Dolu dolu bir 1 saat 42 dakika geçirdiğimi ve filmi sevdiğimi
düşünüyorum. Tam olarak bir kategoriye sokamadım, zira pek çok duyguyu
ve türü içerisinde barındıran ve dramatik tarafı daha ağır basan bir
filmdi. Kitaptan bihaberim bu arada... Oyuncuların uyumu da oldukça
dikkat çekiciydi. Ezra Miller yardırmış. Emma Watson da tarihin en güzel
ve başarılı Emma Watson'ıydı. Film bittiğinde bir yanım mutlu, diğer
yanım perişandı. Elbette müzikler de ön planda... Çalan pek çok şarkıyı indirdim bile.
İnsanı güldüren çok film vardır. Ama tekrar tekrar hatırladığında, her
seferinde gülümseten çok film yoktur. School of Rock benim için bu
filmlerden biri olacak. Bunca zaman izlemediğim için gerçekten üzgünüm.
Zira yakın zaman önce filmin oyuncuları 10.yıllarını kutlamak için bir
araya gelmiş ve yine şarkılarını seslendirmiş. Oldukça saçma sahneleri
olmasına ve pek çok filmin verdiği standardımsı mesajları vermesine
rağmen müthiş eğlenceli ve pek çoğu komediden de birkaç adım öndeydi.
Çok güldüm, şarkılarla coştum ve herşeyden önemlisi izlerken ve
bitirdiğimde mutluydum. Kesinlikle başucu filmi.
Çocuk oyuncuların her biri ayrı yetenek iken, her biri de bir o kadar
sevimliydi. Final şarkısı sahnesi defalarca izlenecek türden...
Yönetmenin ilk işi olmasına rağmen, öncelikle oyuncu seçimlerinin harika
olduğunu söylemek istiyorum. Jennifer Connelly ile Lily Collins
gerçekten anne-kız kadar birbirine benziyor. Greg Kinnear karizmasıyla
filmi baştan sona götürüyor. Liseli rolünde 25-30 yaşındaki isimler
değil de 16-17 yaşındaki oyuncuların kullanılmış olması bile güzel bir
detay. Her oyuncu oynadığı karakterini hakkını veriyor. Öte yandan,
zamanı su gibi akıp geçiren filmlerden biri olduğunu da belirteyim. Tek
seferde, durdurmadan, mola bile vermeden izlenebilecek kadar keyifli ve
sade bir anlatımı var. Sıcak ve içten, yer yer duygulandıran, belki
gözlerinizi doldurabilecek bir yapım. 7/10 puanı hakediyor.

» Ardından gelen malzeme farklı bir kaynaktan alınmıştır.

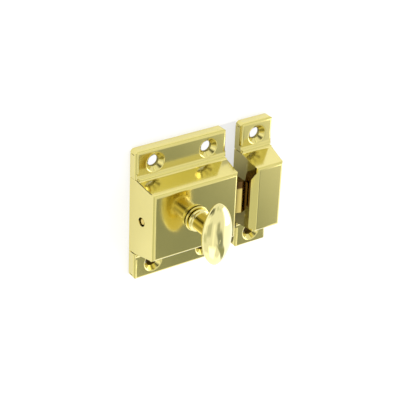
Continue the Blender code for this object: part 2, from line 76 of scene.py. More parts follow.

Sıradan bir konusu olmasına rağmen, yüksek IMDB puanı ve Luis Tosar'ın
başrol olması beklentiye sokuyor. Maalesef beklentiyi de karşılayamıyor.
Aslında giriş başarılı, filmde rock ağırlıklı çalan parçalar başarılı,
Luis Tosar zaten oyuncunun hası. Ancak film konu itibariyle yavan. Sürpriz sayılabilecek sonu, -bence- oldukça mantıksız finali ile yine
de izlenebilecek bir İspanyol filmi.
Filmle ilgili söyleyebileceğim tek şey; kızlar güzel. Zaten anlatım
itibariyle pek film gibi de gelmedi bana. Gerçek bir hikaye olması
ilginç kılan yanı işte, başka bir şey yok. Haa bir de, kızlar güzel
evet. Afiş de Paint terk sanki ?
Arkadaşlar spoiler veriyorum: FİLMDE HİÇBİR ŞEY OLMUYOR. Evet, aynen
böyle bir film. Zaten Tobey ile Ray Liotta gibi sevmediğim iki oyuncunun
olduğu filmi nereden buldum, ne zaman buldum, neden izledim bilmiyorum.
Başlangıcınca oldukça renkli bir film gibiydi, ancak geneli boş bir
film. İzlemeyin. İzleyen beni Msn'den silsin, Twitter'dan unfollowlasın, Facebook'ta arkadaş listesinden kaldırsın, Whatsapp'ta blocklasın. Şaka lan şaka, kıyamadım yine hadi. Ama izlemeyin bence..
Çok fazla artısı olmayan, ortalama bir aksiyon/dövüş filmi. Girişi
itibariyle sıkılmadan ve çok beklenti içerisinde olmadan izlenebilir.